This part of the conference might be interesting for some IMNN members:
Architectural Ghosts
This session explores the concept of the ghostly in architecture. While the “ghost” in architecture might refer to actual haunted places, it also refers to the unfinished, the remnant, the referenced, the remembered, and the ruined. How, when, and where do we find and interpret the ghostly in architecture? Whether it be the flicker of spatial remembrance like a passing sense of cold, the palimpsest of a former window on a solid brick wall, or a crumbling foundation overgrown in the woods—spirits, souls, traces, and the spaces in between abound in our experience of, and critical approaches to, architecture and its histories. The ghostly can complicate ideas about originality, temporality, authenticity, and the sacred. It may imply a process of design that could linger in uncanny twilight between the conscious and the unconscious.
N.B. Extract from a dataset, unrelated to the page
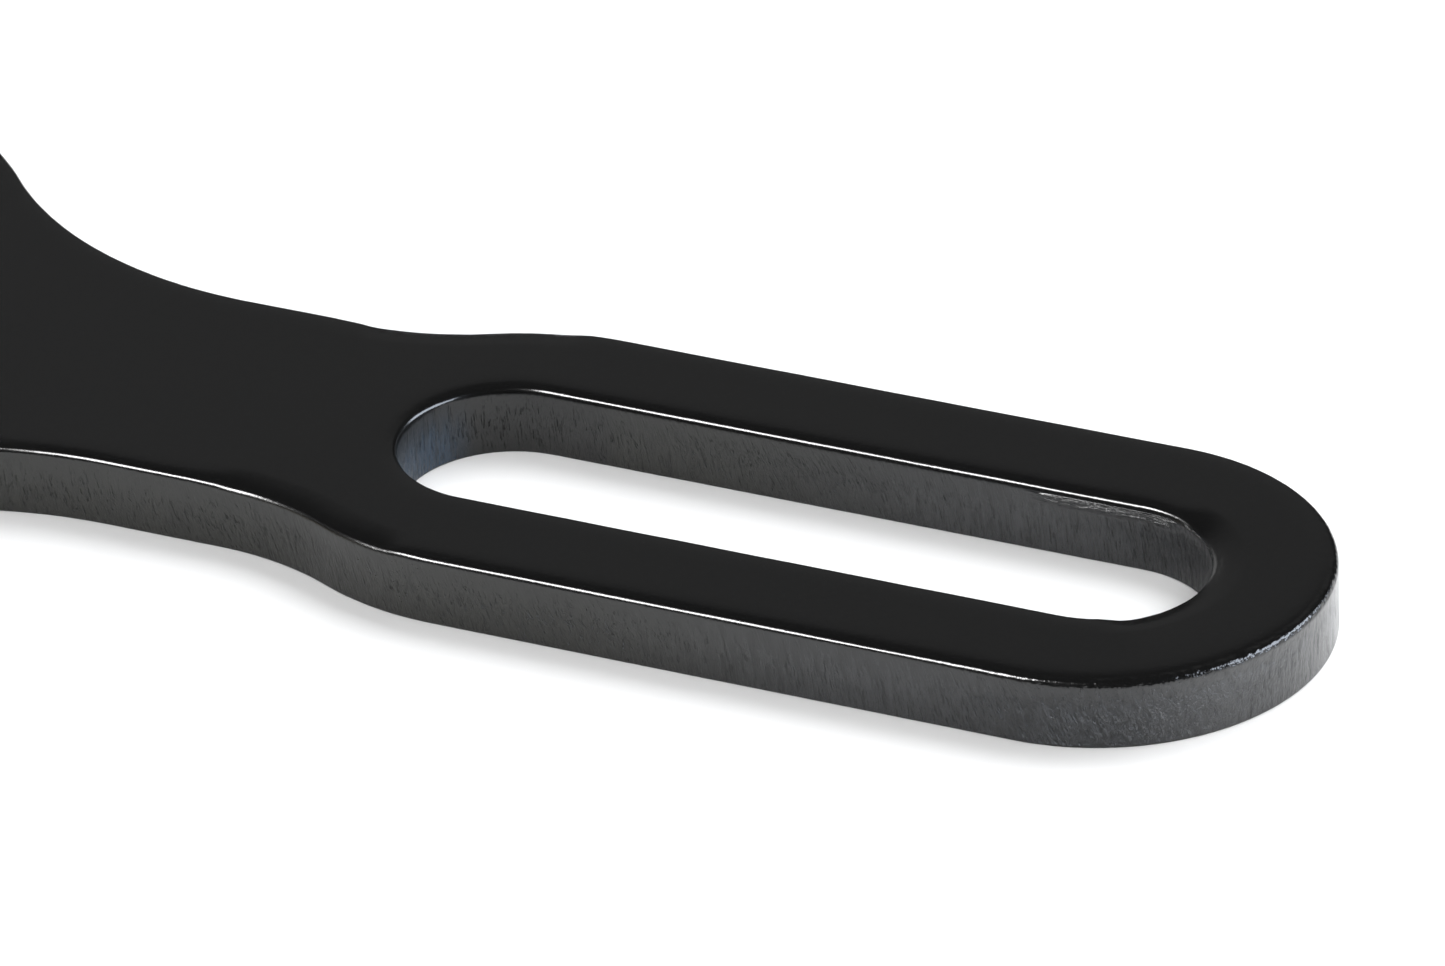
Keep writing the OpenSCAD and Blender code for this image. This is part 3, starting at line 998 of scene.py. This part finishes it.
# %% [markdown]
# ## Weave
# Webbing is woven: its long yarns pass over and under cross yarns that hardly show. Each long
# yarn comes up as a row of grains, and neighbours are a quarter step apart, which draws the
# herringbone of heavy straps. At the two edges the cross yarns turn back in short loops. No
# operator makes that, so the band starts as a flat grid, and code places its vertices: across
# the grid round the band's section, along the grid along the route, and out or in by the weave.
# The height of each point in the weave is kept as an attribute, so that the material can paint shade into
# the hollows between the yarns.

# %% Weave
YARNS, YARN_SAMPLES, EDGE_SAMPLES = 18, 4, 8
WEAVE_STEP, EDGE_STEP, WEAVE_RISE, RING_STEP = 3.0, 1.5, 0.26, 0.34


def section():
    """Points round the band: (across, thickness, outward way, yarn, place in the yarn)."""
    edge_r = half_t - WEAVE_RISE / 2
    flat = strap_w / 2 - edge_r
    samples = YARNS * YARN_SAMPLES
    points = []
    for face in (1, -1):
        for k in range(samples):
            points.append((face * (flat - 2 * flat * k / samples), face * edge_r, face,
                           k // YARN_SAMPLES, (k % YARN_SAMPLES) / YARN_SAMPLES))
        for k in range(EDGE_SAMPLES):
            a = math.pi * k / EDGE_SAMPLES
            points.append((face * (-flat - edge_r * math.sin(a)), face * edge_r * math.cos(a),
                           face * math.cos(a), YARNS, k / EDGE_SAMPLES))
    return points + points[:1]


def weave_height(distance, yarn, share):
    """From 0 in a hollow to 1 on a crown. Round the edge, cross yarns turn back in short loops."""
    if yarn == YARNS:
        return 0.25 + 0.75 * abs(math.sin(math.pi * distance / EDGE_STEP))
    chevron = min(yarn, YARNS - 1 - yarn)
    wave = 0.5 + 0.5 * math.cos(math.tau * (distance / WEAVE_STEP + chevron / 4))
    return wave**0.45 * math.sin(math.pi * share) ** 0.6 if share > 0 else 0.0


def woven(name, piece):
    """One piece of the band as a closed woven tube."""
    start, stop = share_of(piece)
    rings = max(2, round((stop - start) / RING_STEP))
    around = section()
    sides = len(around) - 1
    nothing_selected()
    bpy.ops.mesh.primitive_grid_add(x_subdivisions=rings, y_subdivisions=sides, size=1, calc_uvs=True)
    obj = named(name)
    mesh = obj.data
    flat = np.zeros(len(mesh.vertices) * 3)
    mesh.vertices.foreach_get("co", flat)
    grid = np.rint((flat.reshape(-1, 3)[:, :2] + 0.5) * (rings, sides)).astype(int)
    distances = [start + (stop - start) * i / rings for i in range(rings + 1)]
    spots = [on_route(distance) for distance in distances]
    places, crowns = [], []
    for i, j in grid:
        centre, heading = spots[i]
        across, thick, out_thick, yarn, share = around[j]
        crown = weave_height(distances[i], yarn, share)
        side = polar((0, 0), thick + out_thick * WEAVE_RISE * (crown - 0.5), heading + 90)
        places.append((centre.x + side.x, centre.y + side.y, strap_low + strap_w / 2 + across))
        crowns.append(crown)
    mesh.vertices.foreach_set("co", (np.array(places) * MM).ravel())
    mesh.attributes.new("crown", "FLOAT", "POINT").data.foreach_set("value", crowns)
    uvs = np.zeros(len(mesh.loops) * 2)
    mesh.uv_layers.active.data.foreach_get("uv", uvs)
    uvs = uvs.reshape(-1, 2) * (stop - start, 2 * strap_w) + (start, 0)
    mesh.uv_layers.active.data.foreach_set("uv", uvs.ravel())
    edit(obj)
    weld(0.0005)
    pick(lambda e: e.is_boundary, "EDGE")
    bpy.ops.mesh.fill_holes(sides=0)
    face_out()
    done()
    return obj


def webbing(name):
    """Undyed heavy webbing. The UV map runs in millimetres along and round the band."""
    shader = Shader(name, Specular_IOR_Level=0.25, Sheen_Weight=0.25, Sheen_Roughness=0.5)
    uv = shader.node("ShaderNodeUVMap", {}, {}, 0)
    crown = shader.node("ShaderNodeAttribute", {"attribute_name": "crown"}, {}, "Fac")
    fibre = shader.noise(shader.stretch(uv, (1.6, 8.0, 1)), 1.0, 4.0, 0.7)
    shade = shader.noise(shader.stretch(uv, (0.02, 0.75, 1)), 1.0, 1.0)
    soil = shader.noise(shader.stretch(uv, (0.05, 0.09, 1)), 1.0, 3.0)
    light = shader.blend(shade * 0.5 + fibre * 1.6 - 0.55, (0.46, 0.39, 0.27, 1), (0.7, 0.63, 0.48, 1))
    # Painted shade: the hollows between the yarns are darkened by the weave's height.
    tone = shader.blend(shader.ramp(crown, 0.0, 0.65, 0.75, 0.0), light, (0.27, 0.22, 0.145, 1))
    tone = shader.blend(shader.ramp(soil, 0.52, 0.75) * 0.35, tone, (0.24, 0.2, 0.145, 1))
    return shader.finish(tone, 0.78 + fibre * 0.12, fibre, 0.14)


web = webbing("webbing")
strap = {}
for piece, body in (("strap_eye", "wrench"), ("strap_side_left", "wrench"), ("strap_front", "loop_front"),
                    ("strap_side_right", "wrench"), ("strap_entry", "wrench"), ("strap_tail_run", None),
                    ("strap_tail", "tail")):
    band = woven(piece.replace("strap", "web"), piece)
    strap[piece] = dress(band, web, "webbing", body, piece, angle=70)

# %% [markdown]
# ## The strap's moving pieces
# When the tail is pulled, the front of the loop comes towards the head, and the two straight sides get
# shorter as the band runs round the roller. Here the two sides get meshes of their own, and the tail run
# has its place baked into its mesh.

# %% Moving strap
for piece in ("strap_side_left", "strap_side_right"):
    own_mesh(strap[piece])
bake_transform(strap["strap_tail_run"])

# %% [markdown]
# ## Stitches
# The lap behind the eye is sewn through with heavy bonded thread, in a box with a cross in it.
# One stitch is a small sphere drawn out to a grain, with its two ends pressed down where the
# thread dives into the webbing. It is copied along the rows on both faces of the lap. The rows
# are planned on the flat lap, and `to_distance` gives the place on the route for each face.

# %% Stitches
STITCH_L, STITCH_D, STITCH_GAP, STITCH_DIP, STITCH_ENDS = 2.3, 0.6, 0.35, 0.16, 0.36
BOX_MARGIN, BOX_EDGE = 3.0, 3.5
lap_l = route[2][1]
pin_middle = route[4][1] + route[4][4] / 2


def one_stitch():
    nothing_selected()
    bpy.ops.mesh.primitive_uv_sphere_add(segments=8, ring_count=8, radius=0.5 * MM, enter_editmode=True,
                                         rotation=(0, math.pi / 2, 0))
    all_of_it()
    bpy.ops.transform.resize(value=(STITCH_L, STITCH_D, STITCH_D))
    pick(lambda v: abs(v.co.x) > STITCH_ENDS * STITCH_L * MM, "VERT")
    bpy.ops.transform.translate(value=(0, 0, -STITCH_DIP * MM))
    done()
    bpy.ops.object.transform_apply()
    return named("stitch")


def sew(name, to_distance):
    """Sews the box and its cross on one face of the lap."""
    near, far, low, high = BOX_MARGIN, lap_l - BOX_MARGIN + 1, BOX_EDGE, strap_w - BOX_EDGE
    a, b, c, d = (Vector(corner) for corner in ((near, low), (far, low), (far, high), (near, high)))
    stitch, copies = one_stitch(), []
    for first, last in ((a, b), (b, c), (c, d), (d, a), (a, c), (d, b)):
        way = last - first
        count = round(way.length / (STITCH_L + STITCH_GAP))
        for k in range(count):
            spot = first.lerp(last, (k + 0.5) / count)
            centre, heading = on_route(to_distance(spot.x))
            tilt = math.atan2(way.y, (to_distance(spot.x + 1) - to_distance(spot.x)) * way.x)
            outward = polar((0, 0), 1, heading + 90).to_3d()
            forward = polar((0, 0), 1, heading).to_3d()
            length = forward * math.cos(tilt) + Vector((0, 0, 1)) * math.sin(tilt)
            turn = Matrix((length, outward.cross(length), outward)).transposed().to_4x4()
            face = centre.to_3d() + outward * (half_t - 0.02) + Vector((0, 0, strap_low + spot.y))
            copy = stitch.copy()
            copy.data = stitch.data.copy()
            bpy.context.scene.collection.objects.link(copy)
            copy.data.transform(Matrix.Translation(face * MM) @ turn)
            copies.append(copy)
    bpy.data.objects.remove(stitch)
    only(copies[0])
    for copy in copies:
        copy.select_set(True)
    bpy.ops.object.join()
    return dress(named(name), sewing_thread, "webbing", "wrench", angle=80)


sewing_shader = Shader("sewing_thread", Specular_IOR_Level=0.4)
ply = sewing_shader.noise(sewing_shader.place(), 5.0, 2.0)
ply_tone = sewing_shader.blend(ply, (0.016, 0.015, 0.014, 1), (0.05, 0.045, 0.04, 1))
sewing_thread = sewing_shader.finish(ply_tone, 0.45 + ply * 0.2, ply, 0.08)
sew("stitches_outer", lambda way: way)
sew("stitches_inner", lambda way: 2 * pin_middle - way)

# %% [markdown]
# ## Tail clip
# A strip of sheet steel is folded over the end of the strap and crimped. The pen draws its U
# section, an extrude gives it the width of the strap, its four free corners are rounded, and
# three pockets are pressed into each side by a row of small insets, so that their walls slope.
# Solidify and Bevel give the sheet its thickness and its broken edges.

# %% Tail clip
CLIP_T, CLIP_BEND, CLIP_CORNER, POCKET_AREA = 0.8, 0.7, 1.5, 16
CLIP_ROWS = (0.1, 0.17, 0.13, 0.2, 0.13, 0.17, 0.1)
PRESSED = ((0.35, 0.0), (0.25, -0.08), (0.25, -0.12), (0.2, -0.08), (0.25, -0.03))
tail_end, tail_heading = on_route(route[-1][1])
sheet_r = half_t + CLIP_T / 2
clip = pen_down("clip", 0, sheet_r, strap_low)
bend_x, far_x = CRIMP + CLIP_T / 2 - CLIP_BEND, CRIMP + CLIP_T / 2
pocket_x = (CRIMP * 0.3, CRIMP * 0.65)
for x in (*pocket_x, bend_x):
    line_to(x, sheet_r)
arc_about(bend_x, sheet_r - CLIP_BEND, -90, step=0.2)
line_to(far_x, CLIP_BEND - sheet_r)
arc_about(bend_x, CLIP_BEND - sheet_r, -90, step=0.2)
for x in (*reversed(pocket_x), 0):
    line_to(x, -sheet_r)
all_of_it()
for share in CLIP_ROWS:
    bpy.ops.mesh.extrude_region_move(TRANSFORM_OT_translate={"value": (0, 0, share * strap_w * MM)})
face_out()


def is_corner(vertex):
    p = vertex.co / MM
    return p.x < 0.01 and min(p.z - strap_low, strap_high - p.z) < 0.01


def is_pocket(face):
    middle_x = face.calc_center_median().x / MM
    return pocket_x[0] < middle_x < pocket_x[1] and face.calc_area() / MM**2 > POCKET_AREA


print("corners:", pick(is_corner, "VERT"))
bpy.ops.mesh.bevel(affect="VERTICES", offset=CLIP_CORNER * MM, segments=5)
print("pockets:", pick(is_pocket))
for thickness, depth in PRESSED:
    bpy.ops.mesh.inset(thickness=thickness * MM, depth=depth * MM, use_individual=True)
done()
modify(clip, "SOLIDIFY", thickness=CLIP_T * MM, offset=0.0, use_even_offset=True)
modify(clip, "BEVEL", width=0.12 * MM, segments=2, limit_method="ANGLE", angle_limit=math.radians(50))
turn = Matrix.Rotation(math.radians(tail_heading), 4, "Z")
clip.data.transform(Matrix.Translation(tail_end.to_3d() * MM) @ turn)
dress(clip, zinc, "clip", "tail", "tail_clip", angle=30)

# %% [markdown]
# ## Studio
# The floor is a wide pale disc, lit until it is as pale as an endless sweep, so that only the soft
# contact shadow shows on it. Two wide panels, one behind the wrench and one in front, light the
# floor and the matt pieces and are kept out of reflections. The glossy black shows nothing but
# what it mirrors, so four panels are made for reflections alone: one draws the thin bright line
# along the rolled edges, a faint one lays a sheen on the flat faces, and two stand low at the
# left and the right. The world is hidden from reflections, which keeps the top face dark. The
# floor and the panels are large, so their places and sizes are in metres.

# %% Floor
nothing_selected()
bpy.ops.mesh.primitive_circle_add(vertices=96, radius=6.0, fill_type="NGON", location=(0, 0, 0))
floor = named("floor")
pale = Shader("pale_floor", Roughness=0.9, Specular_IOR_Level=0.0, Base_Color=(0.8, 0.8, 0.8, 1))
floor.data.materials.append(pale.material)
print("floor with", len(floor.data.vertices), "corners")

# %% Lights


def soft_light(name, place, size, watts, colour, glossy=True, diffuse=True):
    """A soft panel that faces the wrench. It can be kept out of reflections, or kept to them."""
    nothing_selected()
    bpy.ops.object.light_add(type="AREA", location=place)
    lamp = named(name)
    lamp.rotation_mode = "QUATERNION"
    lamp.rotation_quaternion = Vector(place).to_track_quat("Z", "Y")
    lamp.data.shape = "RECTANGLE"
    lamp.data.size, lamp.data.size_y = size
    lamp.data.energy, lamp.data.color = watts, colour
    lamp.visible_glossy, lamp.visible_diffuse = glossy, diffuse
    return lamp


soft_light("strip", (-0.4, -0.62, 0.675), (0.5, 0.36), 20, (1.0, 1.0, 1.0), diffuse=False)
soft_light("behind", (0.3, 1.1, 1.25), (2.4, 1.7), 56, (0.96, 0.98, 1.0), glossy=False)
soft_light("fill", (0.6, -0.9, 0.9), (0.6, 0.6), 14, (1.0, 1.0, 1.0), glossy=False)
soft_light("sheen", (-0.6, 0.84, 0.5), (1.0, 0.5), 0.22, (1.0, 1.0, 1.0), diffuse=False)
soft_light("left", (-0.85, 0.8, 0.3), (0.5, 0.5), 0.5, (1.0, 1.0, 1.0), diffuse=False)
soft_light("right", (0.95, 0.3, 0.4), (1.1, 0.5), 18, (0.8, 0.88, 1.0), diffuse=False)
world = bpy.data.worlds.new("studio")
bpy.context.scene.world = world
world.use_nodes = True
background = world.node_tree.nodes["Background"]
background.inputs["Color"].default_value = (1.0, 1.0, 1.0, 1)
background.inputs["Strength"].default_value = 0.4
world.cycles_visibility.glossy = False
bpy.context.scene.view_settings.view_transform = "Standard"

# %% [markdown]
# ## Camera
# A long lens looks down on the grip from its right, with the bar running away to the upper left
# and out of the frame. The place follows from the point it aims at, its bearing, its height
# above the horizon and its distance, and a small roll.

# %% Camera
AIM, AIM_DISTANCE = Vector((37.78, 9.42, 0)), 986.68
AZIMUTH, ELEVATION, ROLL, LENS = 24.698, 30.537, -2.142, 308.07
a, e = math.radians(AZIMUTH), math.radians(ELEVATION)
back = Vector((math.sin(a) * math.cos(e), -math.cos(a) * math.cos(e), math.sin(e)))
nothing_selected()
bpy.ops.object.camera_add(location=(AIM + back * AIM_DISTANCE) * MM)
camera = named("camera")
camera.rotation_mode = "QUATERNION"
camera.rotation_quaternion = back.to_track_quat("Z", "Y") @ Quaternion((0, 0, 1), math.radians(ROLL))
camera.data.lens, camera.data.sensor_width = LENS, 36
camera.data.clip_start, camera.data.clip_end = 0.01, 30
bpy.context.scene.camera = camera
print("camera at", [round(c, 3) for c in camera.location], "metres")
Moreover, might architectural ghostliness lure us towards nostalgia, utopia, and imagined histories? Architects haunted by various histories may be caught up in the ghostly too: the spectres of lost opportunities or ruined spaces, and, significantly, the persistent power of the past. The concept of the architectural phantom could equally imply spaces of the ephemeral—opening up possibilities of the architectural image in visual culture or performative practices. What can writers—from ancient dramas to gothic tales to modern critical theory—offer to the study of the ghostly in design? We are interested in papers that explore any aspect of the architectural ghost: the unfinished project, the troubled biography, the voices of the memorialized in monuments or crypts, the fragment and its imagined completion, or any case study or theoretical paradigm in which architectural apparitions, residues, shadows or wraiths might be found.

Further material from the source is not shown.